Douglas Adams was right
In Hitchhiker's Guide to the Galaxy, Adams' postulated that machines with anthropomorphic personalities would prove fantastically annoying to most people.
While I didn't doubt that bit of wisdom at the time, I now have first-hand proof that it's true.
First, a lot of the places I frequent started putting in doors that open automatically, Star Trek style. If you've ever seen the wonderful blooper reel from the original series, it contains about 5 minutes of the cast bashing into a door because the guy who was supposed to swish it open missed a cue. Well, I have now walked right into doors that look like they should open automatically but don't. I can swear I hear the high-pitched laughter of sparrows after I've done that.
Then, I started encountering paper towel dispensers that operate when you wave at them, or place your hands beneath them. I don't know about you, but forcing me to wave or hold my hands out in supplication to a machine just makes me feel like a doofus.
There are sinks that tinkle on you when you hold your hands beneath them. Not such a big deal, but the sensors on them seem over-sensitive, and as I've been scrubbing sometimes, the water jets on and off like a little aqua-disco. Again, not a big deal, but it does make you pause and devotes a few cycles of synaptic work to grasp what's occurring. Sinks should not make you have to think, I think.
The most egregious offender, though, is the automatically flushing toilet.
I saw a report once where they were trying to prove if you could pick up stuff from a toilet seat (verdict: bacterial stuff, yes, but rarely; viral, almost never), but they did show how much splash-back was created by the power-flushes that most public toilets have. It leaves a pretty solid misting on the seat if you leave it down. You can test this yourself by putting one of those paper guards on and see what's left after a flush. The upshot (put intended) is if you have your rear on the thing when it goes, your tushie is misted with water that contains the leavings of those before you.
Let's stop and collectively shudder before I go on.
Well. One of the toilets I frequent mistakes a lean too far for an "all clear" and fires up the hurricane. So, you have to shuffle away until it finishes. A lovely moment, I can assure you.
Worse though is how you're "locked in" to the cycle if you come too near a toilet, meaning it will flush if get in general vicinity, then move away.
So what, you say?
In Colorado, we have water conservation pounded into our skulls via constant doom-laden public service announcements, and several-hundred-dollar watering bills. (Ours hovers between $150 and $250 during the summer when we're watering our lawn, which is HOA commanded. Some folks have Xerascaped, but we've heard horror stories about such efforts and want a lawn the kids can play on), so all of us hear a meter ticking when we waste water.

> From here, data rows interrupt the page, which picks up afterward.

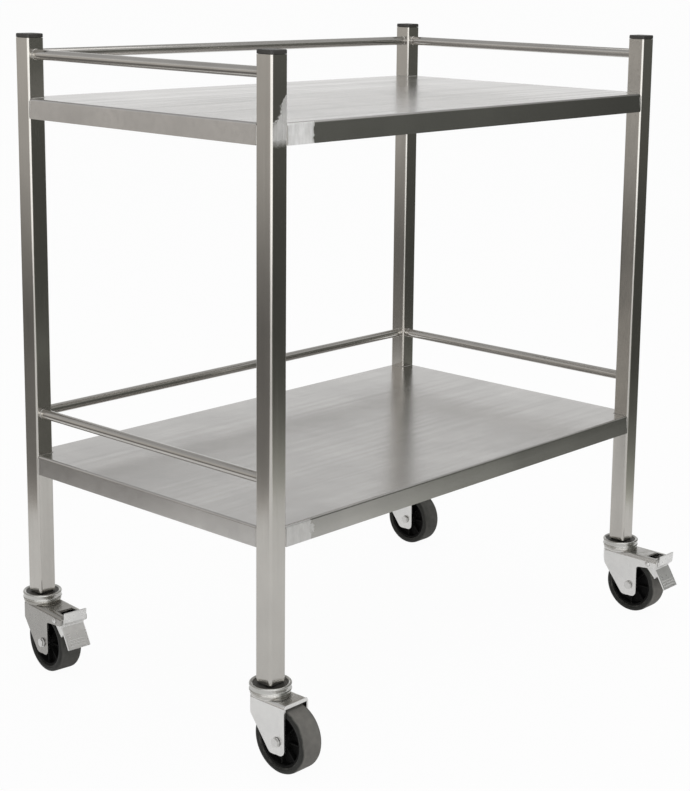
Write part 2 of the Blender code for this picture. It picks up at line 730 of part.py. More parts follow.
def build_castors(collection, frame, mats):
    """Four castors. The swivel, the wheel and the brake each turn with their own empty."""
    cup, balls = race_cup_mesh(), ball_ring_mesh()
    forks = {True: fork_mesh(True), False: fork_mesh(False)}
    tyre, core, bush = tyre_mesh(), wheel_core_mesh(), bush_mesh()
    bolt, nut = axle_bolt_mesh(), axle_nut_mesh()
    pin, lever = brake_pin_mesh(), brake_lever_mesh()
    axle = (0, -TRAIL, WHEEL_RADIUS)
    pivot = (0, BRAKE_PIVOT_BACK, BRAKE_PIVOT_HEIGHT)
    for corner, (side_x, side_y) in CORNERS.items():
        spot = (side_x * POST_X, side_y * POST_Y, 0)
        place("race_cup_" + corner, cup, mats["zinc"], collection, frame, spot)
        place("ball_ring_" + corner, balls, mats["zinc"], collection, frame, spot)
        swivel = empty("swivel_" + corner, collection, frame, spot, AT_REST[corner])
        place("fork_" + corner, forks[corner in BRAKED], mats["zinc"], collection, swivel)
        place("bush_" + corner, bush, mats["zinc"], collection, swivel, axle)
        place("axle_bolt_" + corner, bolt, mats["zinc"], collection, swivel, axle)
        place("axle_nut_" + corner, nut, mats["zinc"], collection, swivel, axle)
        wheel = empty("wheel_" + corner, collection, swivel, axle)
        place("tyre_" + corner, tyre, mats["rubber"], collection, wheel)
        place("wheel_core_" + corner, core, mats["core"], collection, wheel)
        if corner in BRAKED:
            place("brake_pin_" + corner, pin, mats["zinc"], collection, swivel, pivot)
            place("brake_lever_" + corner, lever, mats["zinc"], collection, swivel, pivot)


def centre_over_origin(frame, collection):
    """Move the frame so that the middle of everything built lies over the origin."""
    bpy.context.view_layer.update()
    points = [obj.matrix_world @ vert.co
              for obj in collection.objects if obj.type == "MESH" for vert in obj.data.vertices]
    for axis in range(2):
        along = [point[axis] for point in points]
        frame.location[axis] -= (min(along) + max(along)) / 2


def main():
    clear_scene()
    collection = new_collection("instrument_trolley")
    mats = {
        "steel": material("stainless_steel", (0.62, 0.61, 0.58), 1.0, 0.32),
        "zinc": material("bright_zinc", (0.72, 0.72, 0.72), 1.0, 0.28),
        "cap": material("black_plastic", (0.03, 0.03, 0.03), 0.0, 0.45),
        "rubber": material("black_rubber", (0.025, 0.025, 0.025), 0.0, 0.7),
        "core": material("wheel_plastic", (0.02, 0.02, 0.02), 0.0, 0.5),
    }
    frame = empty("frame", collection, None, (0, 0, 0))
    build_frame(collection, frame, mats)
    build_castors(collection, frame, mats)
    centre_over_origin(frame, collection)


main()
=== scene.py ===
"""Looks of the instrument trolley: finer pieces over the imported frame, with their materials,
the floor, the light and the camera. Metres, +Z up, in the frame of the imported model.
"""
import math

import bmesh
import bpy
from mathutils import Matrix, Vector


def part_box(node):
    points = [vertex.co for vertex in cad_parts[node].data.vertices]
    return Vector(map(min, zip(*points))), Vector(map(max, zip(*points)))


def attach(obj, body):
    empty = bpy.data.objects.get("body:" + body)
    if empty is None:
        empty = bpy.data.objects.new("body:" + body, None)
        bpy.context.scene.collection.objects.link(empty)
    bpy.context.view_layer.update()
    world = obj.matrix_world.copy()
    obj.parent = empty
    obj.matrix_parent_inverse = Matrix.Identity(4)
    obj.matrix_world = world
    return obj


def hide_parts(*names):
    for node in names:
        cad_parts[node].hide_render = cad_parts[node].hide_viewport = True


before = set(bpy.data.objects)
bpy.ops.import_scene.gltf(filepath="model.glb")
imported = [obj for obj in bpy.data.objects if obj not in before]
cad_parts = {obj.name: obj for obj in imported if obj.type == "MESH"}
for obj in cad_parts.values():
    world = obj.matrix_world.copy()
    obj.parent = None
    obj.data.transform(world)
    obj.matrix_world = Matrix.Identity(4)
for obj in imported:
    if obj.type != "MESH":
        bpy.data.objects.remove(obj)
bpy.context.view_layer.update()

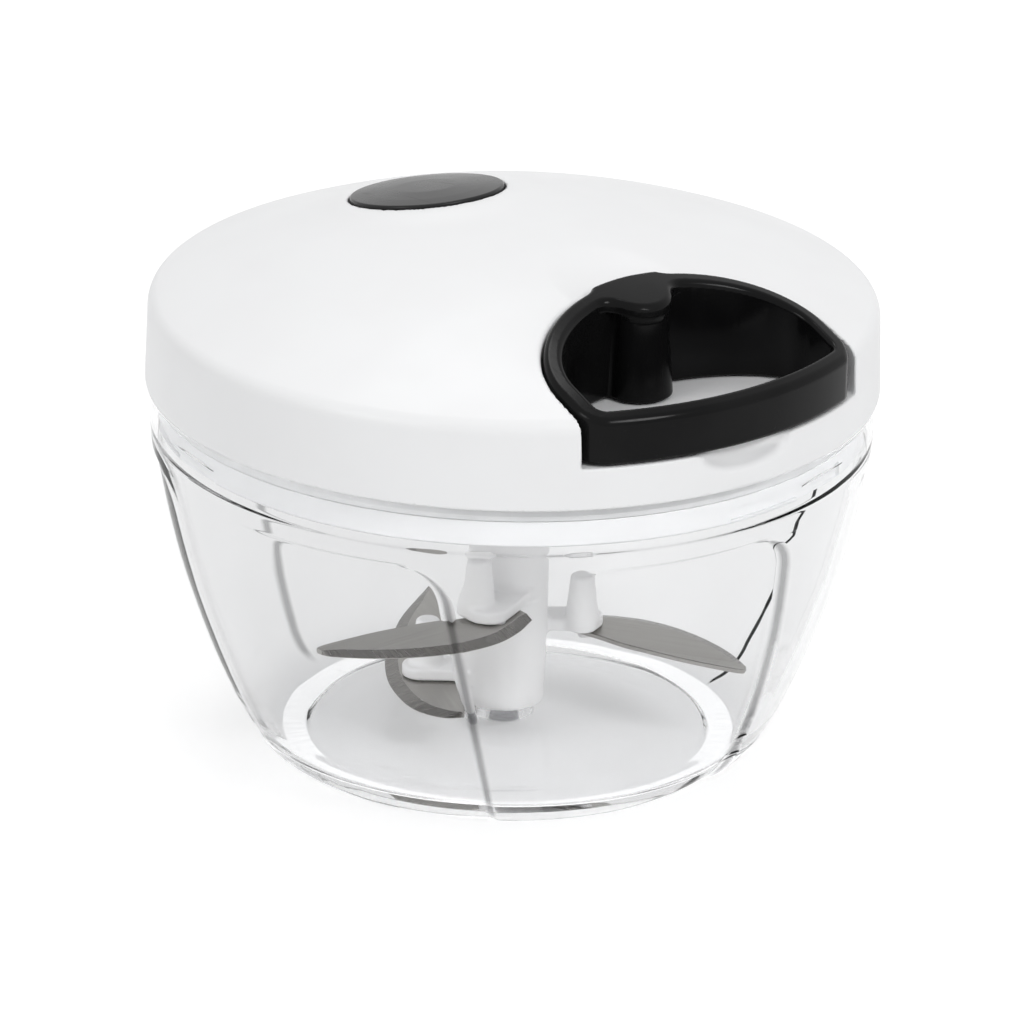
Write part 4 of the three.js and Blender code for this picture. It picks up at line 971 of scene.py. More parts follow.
def arm_rule(x, y, z, level, heading, form):
    turn = math.radians(heading - 90)
    u, v = x * math.cos(turn) + y * math.sin(turn), y * math.cos(turn) - x * math.sin(turn)
    ex, ey = (share * form["reach"] for share in form["arm"])
    px, py = (share * form["reach"] for share in form["peg"])
    sx, sy = (share * form["reach"] for share in form["stub"])
    bottom = level + BLADE_THICKNESS + 0.1
    top = bottom + ARM_THICKNESS
    w, run = v - ARM_ROOT, ey - ARM_ROOT
    along = np.clip((u * ex + w * run) / (ex**2 + run**2), 0, 1)
    plan = np.hypot(u - along * ex, w - along * run) - ARM_HALF_WIDTH
    arm = round_meet(plan, np.abs(z - (bottom + top) / 2) - ARM_THICKNESS / 2, 0.5)
    peg = np.hypot(u - px, v - py) - PEG_RADIUS + PEG_TAPER * np.clip((z - top) / PEG_HEIGHT, 0, 1)
    peg = round_meet(peg * 0.99, np.maximum(z - top - PEG_HEIGHT, bottom + 0.3 - z), 0.7)
    from_stub = np.hypot(u - sx, v - sy)
    stub = np.maximum(from_stub - STUB_RADIUS, np.abs(z - level) - 2)
    head = round_meet(from_stub - STUB_HEAD_RADIUS, np.abs(z - level + 0.45) - 0.35, 0.25)
    return round_join(arm, peg, 0.7), np.minimum(stub, head)


def spindle_rule(x, y, z):
    r = np.hypot(x, y)
    body = r - 6.5 - 0.4 * np.clip((z - SPINDLE_LOW[2]) / 19, 0, 1)
    whole = round_meet(body, np.maximum(SPINDLE_LOW[2] - z, z - SHOULDER), 0.7)
    head = round_meet(r - 4.7, np.maximum(z - SPINDLE_HIGH[2], 30 - z), 0.6)
    fin = r * np.sin(np.minimum(nearest_third(x, y, 0.0), 1.5) - math.radians(FIN_HALF_DEGREES))
    fin = np.maximum(fin, np.maximum(r - SPINDLE_RADIUS, 2.3 - r))
    fin = round_meet(fin, np.maximum(z - SPINDLE_HIGH[2] + 0.7, FIN_BOTTOM - z), 0.4)
    whole = round_join(whole, np.minimum(head, fin), 0.4)
    for name, blade in BLADES.items():
        arm, stub = arm_rule(x, y, z, box_mm(name)[0][2], blade["heading"], blade["form"])
        whole = np.minimum(round_join(whole, arm, 0.9), stub)
    bore = np.maximum(r - 2.6, z - 19.3)
    return round_cut(whole, bore, 0.3)


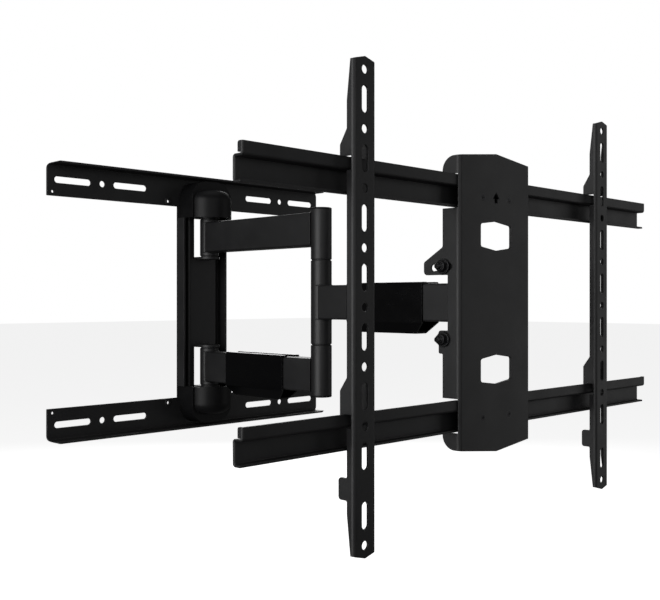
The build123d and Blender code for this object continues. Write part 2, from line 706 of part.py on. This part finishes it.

So, the rub is when I go in to just contribute back to the water situation, but someone has already taken up the urinal. (The following has occurred more than once, btw.) I can't just stand there and wait because one of the unwritten social rules of men's bathrooms is you don't wait if there's an open head. If there is one and you just stand there, it's assumed you're George Michael and have dubious intent. Thus, I travel on by to the toilet, but - lo! - apparently the other guy finished tapping off at that moment and leaves the urinal. Not wanting to waste gallons of toilet water, I stop and re-direct to the urinal. But, alas, the toilet had already spotted me and starts to flush. Oh no! Dash to the toilet in hopes of finishing before it does, but then the urinal has spotted you, too, and starts to flush as well!
And then you realize that two inanimate toilets have made you cha-cha around the can like a spaz on his first-ever hit of ecstasy at a rave (not that I'd know about that experience first hand, mind you - I'm just guessing).
Then, the resentment sets in, and you go snark about it on your blog.
___________
Update:
More on Adams being right:
Weight of the Universe (and, thus, everything).
2 comments:
Colorado and water conservation ... I'd forgotten. Back in '76 the restaurants required customers to ask for a glass of water, if they really required one. Man, that's some kinda dry!